### Given task
Give back the lines exactly, from the first one to the line with "block(bm, (-3.4, 3.4), (COVER_BOSS_Y, 12.5), (TRAY_Z[1]", both ends included.

### Available records
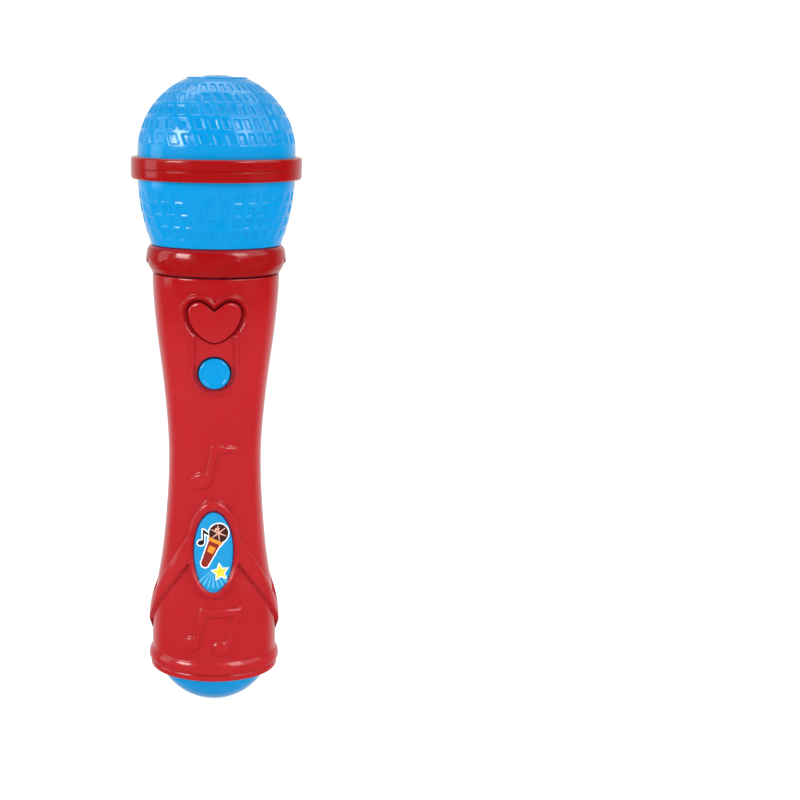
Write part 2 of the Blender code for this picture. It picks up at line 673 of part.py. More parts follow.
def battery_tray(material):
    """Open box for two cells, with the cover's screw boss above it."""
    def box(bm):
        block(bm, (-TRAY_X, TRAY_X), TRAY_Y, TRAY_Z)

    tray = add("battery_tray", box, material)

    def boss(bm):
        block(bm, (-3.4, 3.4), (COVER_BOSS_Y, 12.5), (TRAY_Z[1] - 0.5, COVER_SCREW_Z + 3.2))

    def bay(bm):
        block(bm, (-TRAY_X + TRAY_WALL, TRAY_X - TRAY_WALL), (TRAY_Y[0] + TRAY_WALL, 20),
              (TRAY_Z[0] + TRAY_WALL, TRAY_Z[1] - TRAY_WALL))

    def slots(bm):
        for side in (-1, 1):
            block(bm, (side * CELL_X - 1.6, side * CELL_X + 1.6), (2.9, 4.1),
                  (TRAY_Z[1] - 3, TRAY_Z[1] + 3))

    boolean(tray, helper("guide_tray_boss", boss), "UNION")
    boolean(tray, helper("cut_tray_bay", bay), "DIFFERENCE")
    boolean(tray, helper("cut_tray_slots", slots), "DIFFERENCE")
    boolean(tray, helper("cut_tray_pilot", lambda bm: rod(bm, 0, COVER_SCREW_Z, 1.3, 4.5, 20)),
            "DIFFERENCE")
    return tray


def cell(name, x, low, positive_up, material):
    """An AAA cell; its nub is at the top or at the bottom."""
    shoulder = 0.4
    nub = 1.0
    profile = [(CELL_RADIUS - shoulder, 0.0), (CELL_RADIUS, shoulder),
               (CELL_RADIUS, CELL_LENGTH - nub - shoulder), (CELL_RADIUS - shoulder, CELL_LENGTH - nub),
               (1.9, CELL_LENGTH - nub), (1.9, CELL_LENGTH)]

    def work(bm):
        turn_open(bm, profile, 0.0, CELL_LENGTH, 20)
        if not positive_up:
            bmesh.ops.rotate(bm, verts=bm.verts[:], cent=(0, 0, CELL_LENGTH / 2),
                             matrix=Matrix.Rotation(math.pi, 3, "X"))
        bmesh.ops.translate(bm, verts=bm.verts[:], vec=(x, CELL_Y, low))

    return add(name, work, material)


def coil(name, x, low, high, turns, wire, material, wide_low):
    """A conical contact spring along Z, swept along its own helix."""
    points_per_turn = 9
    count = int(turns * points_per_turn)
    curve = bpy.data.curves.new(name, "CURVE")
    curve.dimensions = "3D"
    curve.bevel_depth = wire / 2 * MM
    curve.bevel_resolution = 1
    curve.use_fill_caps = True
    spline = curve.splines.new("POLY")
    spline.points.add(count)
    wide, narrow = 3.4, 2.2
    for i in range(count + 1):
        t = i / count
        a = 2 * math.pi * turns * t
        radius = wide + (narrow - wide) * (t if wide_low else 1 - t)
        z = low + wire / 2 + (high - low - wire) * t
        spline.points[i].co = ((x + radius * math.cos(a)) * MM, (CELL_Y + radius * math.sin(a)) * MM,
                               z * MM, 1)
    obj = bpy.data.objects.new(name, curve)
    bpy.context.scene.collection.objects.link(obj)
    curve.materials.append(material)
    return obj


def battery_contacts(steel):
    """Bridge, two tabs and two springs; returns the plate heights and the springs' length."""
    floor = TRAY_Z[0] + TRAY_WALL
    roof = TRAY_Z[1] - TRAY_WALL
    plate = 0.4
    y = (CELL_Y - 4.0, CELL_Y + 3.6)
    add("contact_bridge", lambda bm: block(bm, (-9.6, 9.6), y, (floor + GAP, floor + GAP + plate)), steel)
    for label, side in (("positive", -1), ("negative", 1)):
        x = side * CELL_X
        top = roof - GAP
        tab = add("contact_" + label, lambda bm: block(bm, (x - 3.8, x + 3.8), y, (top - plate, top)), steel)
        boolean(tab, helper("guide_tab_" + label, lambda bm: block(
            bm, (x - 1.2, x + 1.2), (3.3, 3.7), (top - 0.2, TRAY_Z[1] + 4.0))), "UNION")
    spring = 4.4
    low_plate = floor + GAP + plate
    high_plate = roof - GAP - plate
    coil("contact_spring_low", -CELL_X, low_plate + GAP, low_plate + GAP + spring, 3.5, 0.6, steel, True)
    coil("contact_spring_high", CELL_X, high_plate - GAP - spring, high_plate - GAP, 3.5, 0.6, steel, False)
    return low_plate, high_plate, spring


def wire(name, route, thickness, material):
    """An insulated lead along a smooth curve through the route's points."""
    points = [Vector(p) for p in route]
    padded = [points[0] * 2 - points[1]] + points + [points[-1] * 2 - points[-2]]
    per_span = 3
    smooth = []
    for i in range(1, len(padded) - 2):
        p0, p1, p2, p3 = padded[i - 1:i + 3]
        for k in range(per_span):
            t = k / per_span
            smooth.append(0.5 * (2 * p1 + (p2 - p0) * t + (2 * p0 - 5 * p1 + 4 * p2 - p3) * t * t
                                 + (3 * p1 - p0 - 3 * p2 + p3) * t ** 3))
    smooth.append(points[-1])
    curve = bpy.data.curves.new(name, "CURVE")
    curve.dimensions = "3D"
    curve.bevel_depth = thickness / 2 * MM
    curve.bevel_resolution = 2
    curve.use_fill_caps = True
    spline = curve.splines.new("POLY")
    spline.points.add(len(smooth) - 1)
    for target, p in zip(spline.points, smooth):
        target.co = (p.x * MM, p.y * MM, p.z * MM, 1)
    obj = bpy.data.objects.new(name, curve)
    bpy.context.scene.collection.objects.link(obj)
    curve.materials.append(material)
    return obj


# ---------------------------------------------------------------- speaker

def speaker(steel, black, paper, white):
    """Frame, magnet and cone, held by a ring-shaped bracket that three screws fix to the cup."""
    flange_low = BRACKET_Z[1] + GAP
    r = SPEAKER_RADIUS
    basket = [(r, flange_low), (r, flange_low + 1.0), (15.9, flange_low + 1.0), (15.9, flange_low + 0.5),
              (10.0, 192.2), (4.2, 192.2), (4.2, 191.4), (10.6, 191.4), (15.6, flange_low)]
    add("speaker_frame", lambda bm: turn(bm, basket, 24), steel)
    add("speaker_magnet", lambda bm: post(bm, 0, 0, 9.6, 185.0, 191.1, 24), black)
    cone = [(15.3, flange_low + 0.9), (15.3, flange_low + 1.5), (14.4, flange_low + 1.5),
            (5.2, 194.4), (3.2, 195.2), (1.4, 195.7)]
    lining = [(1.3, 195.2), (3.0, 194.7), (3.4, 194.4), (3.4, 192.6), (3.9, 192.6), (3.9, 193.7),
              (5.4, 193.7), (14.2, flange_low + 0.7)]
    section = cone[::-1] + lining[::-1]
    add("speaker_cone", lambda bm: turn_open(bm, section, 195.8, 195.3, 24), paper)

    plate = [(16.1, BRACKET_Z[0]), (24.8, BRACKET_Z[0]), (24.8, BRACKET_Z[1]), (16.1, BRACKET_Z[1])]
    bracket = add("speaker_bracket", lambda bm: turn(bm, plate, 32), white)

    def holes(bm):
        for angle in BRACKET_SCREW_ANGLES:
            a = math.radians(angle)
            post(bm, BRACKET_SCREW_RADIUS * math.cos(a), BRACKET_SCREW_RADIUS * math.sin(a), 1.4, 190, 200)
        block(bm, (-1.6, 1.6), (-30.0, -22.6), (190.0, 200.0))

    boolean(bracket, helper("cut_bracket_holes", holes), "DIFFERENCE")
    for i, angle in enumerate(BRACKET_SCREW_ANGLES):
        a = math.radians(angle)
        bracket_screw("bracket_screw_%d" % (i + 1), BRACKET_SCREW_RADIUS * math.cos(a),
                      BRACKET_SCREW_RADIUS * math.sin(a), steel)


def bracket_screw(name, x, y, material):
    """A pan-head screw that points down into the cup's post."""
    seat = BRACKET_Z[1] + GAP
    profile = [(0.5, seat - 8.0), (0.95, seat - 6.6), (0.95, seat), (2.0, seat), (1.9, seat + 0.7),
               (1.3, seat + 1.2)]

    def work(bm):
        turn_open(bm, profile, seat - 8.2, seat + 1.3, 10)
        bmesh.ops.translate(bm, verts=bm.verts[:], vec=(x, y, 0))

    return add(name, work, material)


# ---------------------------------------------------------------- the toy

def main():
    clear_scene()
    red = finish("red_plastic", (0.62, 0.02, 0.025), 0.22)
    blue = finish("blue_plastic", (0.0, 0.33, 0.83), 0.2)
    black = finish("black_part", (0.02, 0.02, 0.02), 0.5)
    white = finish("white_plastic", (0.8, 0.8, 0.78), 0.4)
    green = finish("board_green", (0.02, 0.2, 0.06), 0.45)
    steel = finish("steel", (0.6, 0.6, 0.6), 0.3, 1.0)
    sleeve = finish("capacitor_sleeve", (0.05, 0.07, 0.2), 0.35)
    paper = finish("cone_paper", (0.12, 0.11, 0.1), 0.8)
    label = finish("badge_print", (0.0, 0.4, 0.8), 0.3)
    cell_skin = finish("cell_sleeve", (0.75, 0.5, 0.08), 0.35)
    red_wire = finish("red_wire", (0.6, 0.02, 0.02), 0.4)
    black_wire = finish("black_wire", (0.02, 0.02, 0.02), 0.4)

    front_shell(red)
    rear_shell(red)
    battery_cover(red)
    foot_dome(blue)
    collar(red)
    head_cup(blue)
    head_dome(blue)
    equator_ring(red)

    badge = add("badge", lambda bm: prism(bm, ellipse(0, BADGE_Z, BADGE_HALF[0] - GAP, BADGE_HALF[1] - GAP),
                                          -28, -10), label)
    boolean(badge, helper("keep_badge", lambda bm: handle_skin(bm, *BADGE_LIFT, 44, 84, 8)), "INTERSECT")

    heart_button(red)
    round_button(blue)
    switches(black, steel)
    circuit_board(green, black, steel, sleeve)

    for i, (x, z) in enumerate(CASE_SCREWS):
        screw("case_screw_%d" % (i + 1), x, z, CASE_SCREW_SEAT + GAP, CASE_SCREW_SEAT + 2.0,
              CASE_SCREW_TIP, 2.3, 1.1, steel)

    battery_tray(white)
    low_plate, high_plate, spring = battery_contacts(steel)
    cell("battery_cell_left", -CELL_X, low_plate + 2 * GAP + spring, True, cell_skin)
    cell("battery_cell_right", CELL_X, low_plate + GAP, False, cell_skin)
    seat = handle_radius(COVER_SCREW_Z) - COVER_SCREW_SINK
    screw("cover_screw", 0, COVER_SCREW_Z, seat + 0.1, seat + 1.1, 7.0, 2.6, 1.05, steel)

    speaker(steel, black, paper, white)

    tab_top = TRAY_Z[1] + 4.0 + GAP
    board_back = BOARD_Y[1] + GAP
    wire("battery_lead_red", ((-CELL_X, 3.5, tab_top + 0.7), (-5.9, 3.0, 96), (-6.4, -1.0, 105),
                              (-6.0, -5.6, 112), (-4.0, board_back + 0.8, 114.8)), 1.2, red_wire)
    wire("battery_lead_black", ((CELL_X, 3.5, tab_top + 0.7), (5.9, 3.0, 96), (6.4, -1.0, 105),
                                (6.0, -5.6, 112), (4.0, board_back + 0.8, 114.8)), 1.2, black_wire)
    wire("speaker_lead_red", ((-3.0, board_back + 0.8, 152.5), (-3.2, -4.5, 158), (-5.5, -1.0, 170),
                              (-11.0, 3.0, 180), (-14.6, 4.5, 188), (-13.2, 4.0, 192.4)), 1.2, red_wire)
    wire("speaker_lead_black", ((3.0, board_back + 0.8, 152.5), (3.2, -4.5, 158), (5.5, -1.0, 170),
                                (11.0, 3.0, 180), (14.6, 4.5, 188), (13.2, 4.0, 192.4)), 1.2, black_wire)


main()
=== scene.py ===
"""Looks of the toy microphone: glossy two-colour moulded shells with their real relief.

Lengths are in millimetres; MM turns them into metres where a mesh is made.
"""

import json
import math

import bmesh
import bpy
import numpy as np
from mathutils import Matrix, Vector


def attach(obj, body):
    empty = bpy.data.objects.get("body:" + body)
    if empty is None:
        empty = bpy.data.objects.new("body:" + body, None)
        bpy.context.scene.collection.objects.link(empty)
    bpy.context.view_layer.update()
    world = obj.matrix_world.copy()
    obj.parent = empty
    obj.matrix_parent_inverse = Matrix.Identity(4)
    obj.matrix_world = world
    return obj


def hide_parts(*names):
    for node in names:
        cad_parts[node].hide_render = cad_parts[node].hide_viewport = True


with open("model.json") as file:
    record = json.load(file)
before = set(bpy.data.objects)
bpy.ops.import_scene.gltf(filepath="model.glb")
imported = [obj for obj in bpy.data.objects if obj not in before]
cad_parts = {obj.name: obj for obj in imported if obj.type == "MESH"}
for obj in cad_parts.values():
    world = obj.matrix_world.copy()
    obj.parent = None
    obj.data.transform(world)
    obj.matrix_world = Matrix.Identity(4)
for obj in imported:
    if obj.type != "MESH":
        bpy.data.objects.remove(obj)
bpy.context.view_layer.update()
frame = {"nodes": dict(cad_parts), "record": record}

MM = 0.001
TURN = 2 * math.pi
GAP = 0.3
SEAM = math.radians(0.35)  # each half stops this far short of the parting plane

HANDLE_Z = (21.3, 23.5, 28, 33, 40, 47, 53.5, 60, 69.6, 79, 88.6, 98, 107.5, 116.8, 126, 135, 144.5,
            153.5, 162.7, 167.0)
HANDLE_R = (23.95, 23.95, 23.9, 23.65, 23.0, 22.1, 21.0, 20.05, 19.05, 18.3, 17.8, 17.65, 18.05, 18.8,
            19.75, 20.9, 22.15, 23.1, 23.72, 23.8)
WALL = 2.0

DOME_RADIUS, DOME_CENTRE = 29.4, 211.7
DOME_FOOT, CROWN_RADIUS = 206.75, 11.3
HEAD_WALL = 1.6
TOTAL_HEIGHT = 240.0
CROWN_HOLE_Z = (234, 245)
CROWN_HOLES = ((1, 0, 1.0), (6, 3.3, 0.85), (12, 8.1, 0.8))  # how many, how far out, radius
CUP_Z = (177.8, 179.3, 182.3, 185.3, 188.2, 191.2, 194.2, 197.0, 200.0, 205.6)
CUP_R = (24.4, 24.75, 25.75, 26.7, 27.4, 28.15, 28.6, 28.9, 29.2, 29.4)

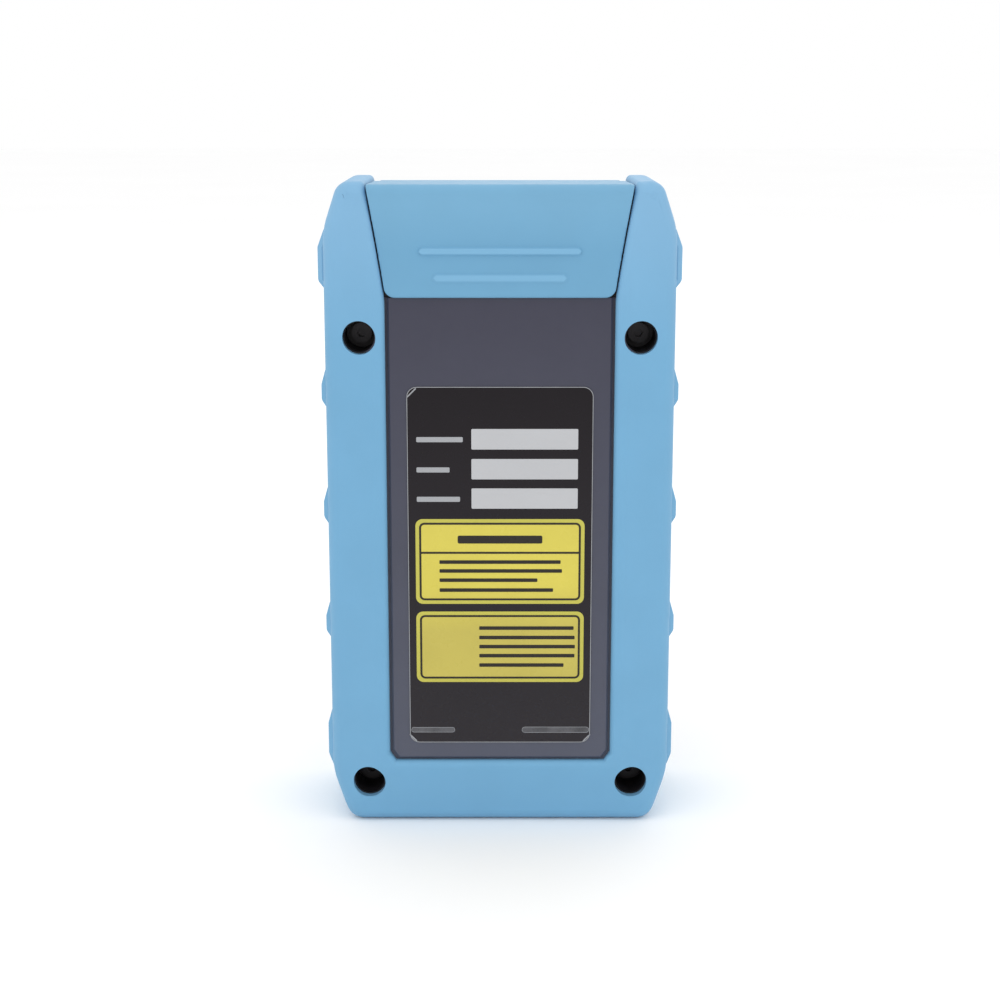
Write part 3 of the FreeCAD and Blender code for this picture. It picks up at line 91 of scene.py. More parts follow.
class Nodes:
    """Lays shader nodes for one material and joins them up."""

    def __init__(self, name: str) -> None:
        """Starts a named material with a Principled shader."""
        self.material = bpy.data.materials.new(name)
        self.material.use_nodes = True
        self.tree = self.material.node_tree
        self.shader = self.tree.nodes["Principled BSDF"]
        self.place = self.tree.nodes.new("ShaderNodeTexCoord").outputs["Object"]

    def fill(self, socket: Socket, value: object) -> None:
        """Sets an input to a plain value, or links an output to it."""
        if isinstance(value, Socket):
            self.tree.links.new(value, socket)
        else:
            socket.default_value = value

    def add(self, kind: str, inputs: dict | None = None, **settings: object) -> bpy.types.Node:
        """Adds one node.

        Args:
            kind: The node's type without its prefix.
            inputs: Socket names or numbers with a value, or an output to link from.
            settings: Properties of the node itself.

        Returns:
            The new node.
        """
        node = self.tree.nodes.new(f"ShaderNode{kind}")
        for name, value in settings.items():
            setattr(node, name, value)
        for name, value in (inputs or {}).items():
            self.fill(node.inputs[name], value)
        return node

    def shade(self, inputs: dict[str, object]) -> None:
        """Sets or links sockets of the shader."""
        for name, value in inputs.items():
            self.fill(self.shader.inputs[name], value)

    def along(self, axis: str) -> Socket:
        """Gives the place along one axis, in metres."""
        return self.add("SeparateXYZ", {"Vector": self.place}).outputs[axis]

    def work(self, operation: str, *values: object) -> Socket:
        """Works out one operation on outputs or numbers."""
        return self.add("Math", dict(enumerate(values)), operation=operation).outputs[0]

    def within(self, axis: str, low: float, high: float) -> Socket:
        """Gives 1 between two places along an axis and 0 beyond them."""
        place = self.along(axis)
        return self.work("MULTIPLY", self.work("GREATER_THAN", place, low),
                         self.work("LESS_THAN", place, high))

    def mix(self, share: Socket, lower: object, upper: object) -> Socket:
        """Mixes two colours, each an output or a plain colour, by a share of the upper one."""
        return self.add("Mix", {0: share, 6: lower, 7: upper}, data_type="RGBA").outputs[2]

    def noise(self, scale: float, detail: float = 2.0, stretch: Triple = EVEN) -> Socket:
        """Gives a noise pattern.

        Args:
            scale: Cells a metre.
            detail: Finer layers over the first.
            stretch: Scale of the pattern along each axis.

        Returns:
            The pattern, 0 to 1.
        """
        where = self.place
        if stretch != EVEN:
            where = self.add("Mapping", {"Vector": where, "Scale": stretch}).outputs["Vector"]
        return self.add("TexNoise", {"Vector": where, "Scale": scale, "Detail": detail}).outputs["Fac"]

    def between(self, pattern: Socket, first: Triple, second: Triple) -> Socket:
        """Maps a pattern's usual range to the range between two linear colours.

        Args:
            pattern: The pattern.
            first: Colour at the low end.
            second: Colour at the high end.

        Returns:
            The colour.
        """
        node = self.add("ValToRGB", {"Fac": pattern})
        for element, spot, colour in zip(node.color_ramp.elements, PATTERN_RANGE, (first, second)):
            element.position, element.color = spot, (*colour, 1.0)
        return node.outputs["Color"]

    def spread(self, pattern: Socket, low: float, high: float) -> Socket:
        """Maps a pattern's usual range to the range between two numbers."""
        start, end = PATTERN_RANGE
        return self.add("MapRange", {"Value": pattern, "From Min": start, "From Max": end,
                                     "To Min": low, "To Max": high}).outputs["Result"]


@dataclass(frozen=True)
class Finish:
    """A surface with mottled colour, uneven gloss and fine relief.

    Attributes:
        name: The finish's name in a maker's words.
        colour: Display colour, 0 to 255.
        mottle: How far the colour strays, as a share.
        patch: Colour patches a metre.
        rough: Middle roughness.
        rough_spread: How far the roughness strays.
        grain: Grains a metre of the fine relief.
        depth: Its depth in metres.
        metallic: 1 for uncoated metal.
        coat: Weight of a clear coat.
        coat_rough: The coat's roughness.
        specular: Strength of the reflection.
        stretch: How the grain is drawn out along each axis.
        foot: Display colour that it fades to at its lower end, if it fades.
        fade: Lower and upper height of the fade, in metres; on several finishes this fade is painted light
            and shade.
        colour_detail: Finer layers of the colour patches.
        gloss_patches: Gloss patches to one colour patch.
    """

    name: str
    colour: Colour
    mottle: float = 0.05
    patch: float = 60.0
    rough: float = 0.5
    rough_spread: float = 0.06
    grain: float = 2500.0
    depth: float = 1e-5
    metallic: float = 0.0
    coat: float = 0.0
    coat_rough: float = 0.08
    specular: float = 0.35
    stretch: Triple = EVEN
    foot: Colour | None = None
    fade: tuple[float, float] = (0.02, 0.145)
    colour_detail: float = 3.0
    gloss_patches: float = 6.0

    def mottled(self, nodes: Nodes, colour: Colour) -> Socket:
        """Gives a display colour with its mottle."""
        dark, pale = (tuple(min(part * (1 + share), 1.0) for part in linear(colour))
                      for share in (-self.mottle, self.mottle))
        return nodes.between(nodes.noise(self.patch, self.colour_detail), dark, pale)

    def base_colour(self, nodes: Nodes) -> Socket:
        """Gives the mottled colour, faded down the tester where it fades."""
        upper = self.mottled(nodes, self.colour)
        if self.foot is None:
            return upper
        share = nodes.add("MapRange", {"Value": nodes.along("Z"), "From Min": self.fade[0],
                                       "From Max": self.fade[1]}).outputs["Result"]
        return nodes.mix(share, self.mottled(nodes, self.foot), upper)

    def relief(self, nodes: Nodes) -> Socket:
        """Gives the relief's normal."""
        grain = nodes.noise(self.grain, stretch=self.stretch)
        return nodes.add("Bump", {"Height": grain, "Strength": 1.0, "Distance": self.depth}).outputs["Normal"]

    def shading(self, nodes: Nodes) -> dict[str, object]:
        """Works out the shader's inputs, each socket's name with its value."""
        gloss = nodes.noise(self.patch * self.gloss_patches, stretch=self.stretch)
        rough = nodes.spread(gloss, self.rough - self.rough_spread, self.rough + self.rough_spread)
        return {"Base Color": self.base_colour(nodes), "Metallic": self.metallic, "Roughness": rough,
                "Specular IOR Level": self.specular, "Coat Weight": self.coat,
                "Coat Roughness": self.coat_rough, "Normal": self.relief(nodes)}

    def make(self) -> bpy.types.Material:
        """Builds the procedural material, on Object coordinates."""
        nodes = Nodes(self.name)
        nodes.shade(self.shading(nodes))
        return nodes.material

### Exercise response
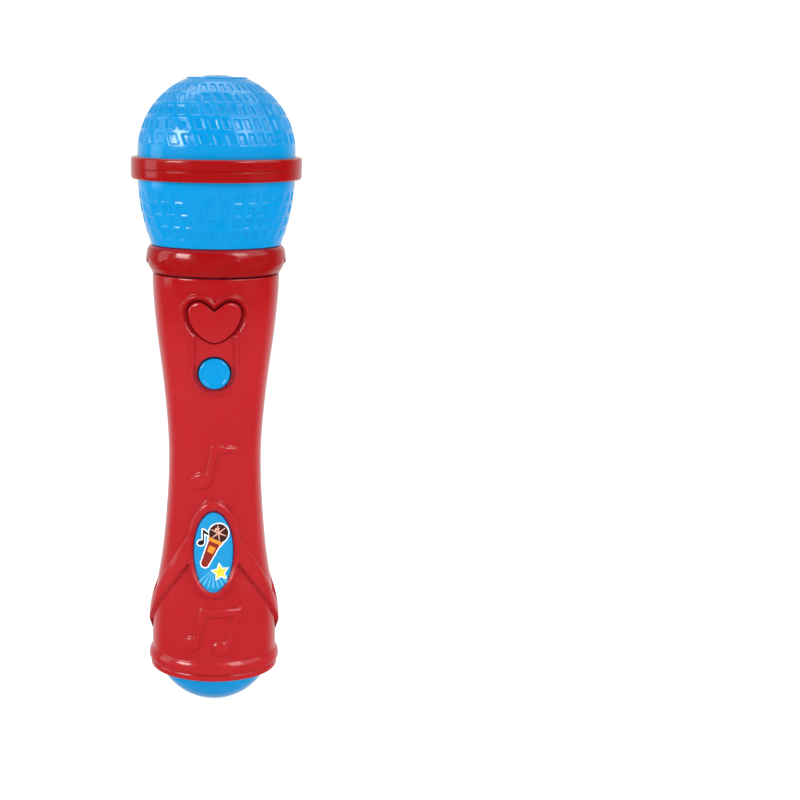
Write part 2 of the Blender code for this picture. It picks up at line 673 of part.py. More parts follow.
def battery_tray(material):
    """Open box for two cells, with the cover's screw boss above it."""
    def box(bm):
        block(bm, (-TRAY_X, TRAY_X), TRAY_Y, TRAY_Z)

    tray = add("battery_tray", box, material)

    def boss(bm):
        block(bm, (-3.4, 3.4), (COVER_BOSS_Y, 12.5), (TRAY_Z[1] - 0.5, COVER_SCREW_Z + 3.2))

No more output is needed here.